A former township trustee was sentenced to probation after he pleaded guilty to taking taxpayer dollars and paid the money back.
Ronald “Joe” Sichting, 78, 1346 Swan Drive, Franklin, pleaded guilty to two counts of theft and one count of official misconduct. He was sentenced to three years on probation and 1,000 hours of community service.
Sichting, who formerly served as the Hensley Township trustee, also paid back nearly $100,000 to the township, Prosecutor Brad Cooper said.
A state audit showed Sichting had cashed $65,000 in checks from township funds and deposited them into an account for a business he had owned, but later dissolved, labeling those expenses as investments. The State Board of Accounts conducted the investigatory audit after Sichting lost his bid for re-election. When new trustee Beth Baird was elected, she noticed irregularities.
The audit also showed several other issues, including receipts for office supplies purchased from a hardware store that doesn’t sell office supplies. Reimbursements were made without documentation, and overdraft fees were paid on township accounts. Payments were listed as going to the township’s investigator — Sichting’s daughter — that she never received and were deposited into Sichting’s account.
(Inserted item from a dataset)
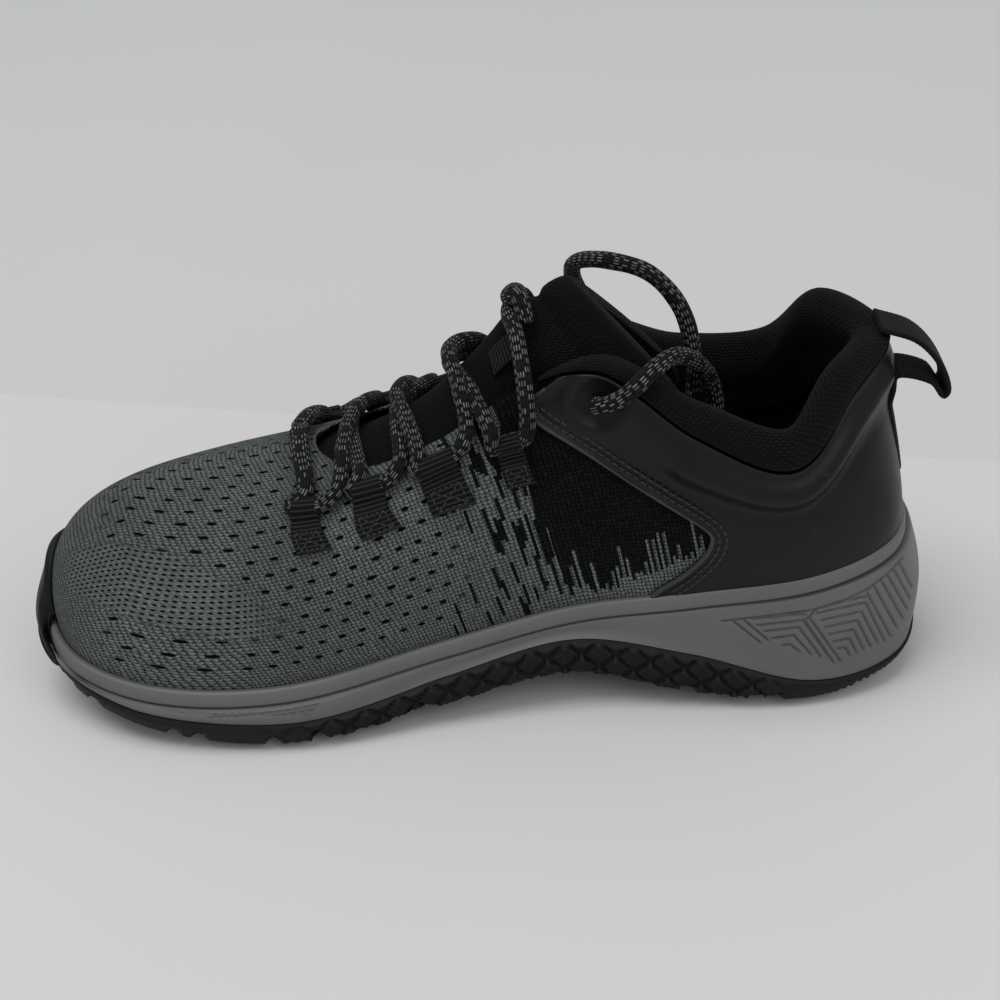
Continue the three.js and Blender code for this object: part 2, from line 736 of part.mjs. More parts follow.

The investigation also showed Sichting altered the township’s financial records that were given to a consultant hired to prepare the annual financial report.
In total, including expenses to audit the township’s finances, Sichting was ordered to pay $75,264 back to the township.
Since then, Sichting has paid more than $99,800 back to the township, Cooper said.
The extra money will go into the township’s account for local services, such as poor relief, and also is to pay back the township for the time the money was missing, Cooper said.
With that reimbursement, along with his age and no past criminal history being considered, Sichting was sentenced to probation, Cooper said.
He also was ordered to do 1,000 hours of community service helping the poor, since that is a part of what he was supposed to do as township trustee, Cooper said.
Cooper had said the amount of money taken was the largest amount he could remember being taken from a government office in recent years.